With the normal testSet
, RF.CS
and RF.CS$finalModel
should not be giving you the same results and we should be able to reproduce that. Plus, there are syntax errors in your code so it can't be exactly what you executed.
Finally, I'm not really sure why you would use the finalModel
object at all. The point of train
is to handle the details and doing things this way (which is your option) circumvents the complete set of code that would normally be applied.
Here is a reproducible example:
library(mlbench)
data(Sonar)
set.seed(1)
inTrain <- createDataPartition(Sonar$Class)

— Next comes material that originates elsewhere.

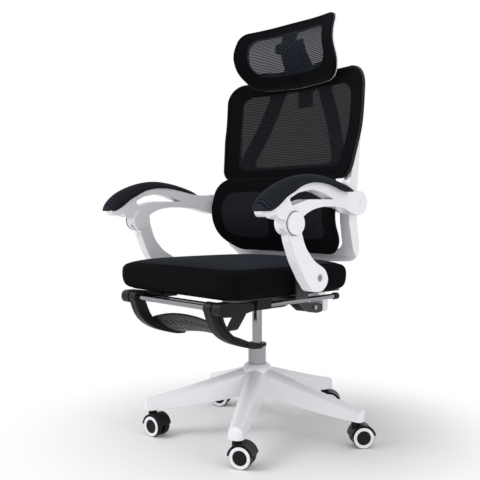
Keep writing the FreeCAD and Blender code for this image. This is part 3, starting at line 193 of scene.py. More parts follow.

training <- Sonar[inTrain[[1]], ]
testing <- Sonar[-inTrain[[1]], ]
pp <- preProcess(training[,-ncol(Sonar)])
training2 <- predict(pp, training[,-ncol(Sonar)])
training2$Class <- training$Class
testing2 <- predict(pp, testing[,-ncol(Sonar)])
testing2$Class <- testing2$Class
tc <- trainControl("repeatedcv",
number=10,
repeats=10,
classProbs=TRUE,
savePred=T)
set.seed(2)
RF <- train(Class~., data= training,
method="rf",
trControl=tc)
#normal trainingData
set.seed(2)
RF.CS <- train(Class~., data= training,
method="rf",
trControl=tc,
preProc=c("center", "scale"))
#scaled and centered trainingData
Here are some results:
> ## These should not be the same
> all.equal(predict(RF, testing, type = "prob")[,1],
+ predict(RF, testing2, type = "prob")[,1])
[1] "Mean relative difference: 0.4067554"
>
> ## Nor should these
> all.equal(predict(RF.CS, testing, type = "prob")[,1],
+ predict(RF.CS, testing2, type = "prob")[,1])
[1] "Mean relative difference: 0.3924037"
>
> all.equal(predict(RF.CS, testing, type = "prob")[,1],
+ predict(RF.CS$finalModel, testing, type = "prob")[,1])
[1] "names for current but not for target"
[2] "Mean relative difference: 0.7452435"
>
> ## These should be and are close (just based on the
> ## random sampling used in the final RF fits)
> all.equal(predict(RF, testing, type = "prob")[,1],
+ predict(RF.CS, testing, type = "prob")[,1])
[1] "Mean relative difference: 0.04198887"
Max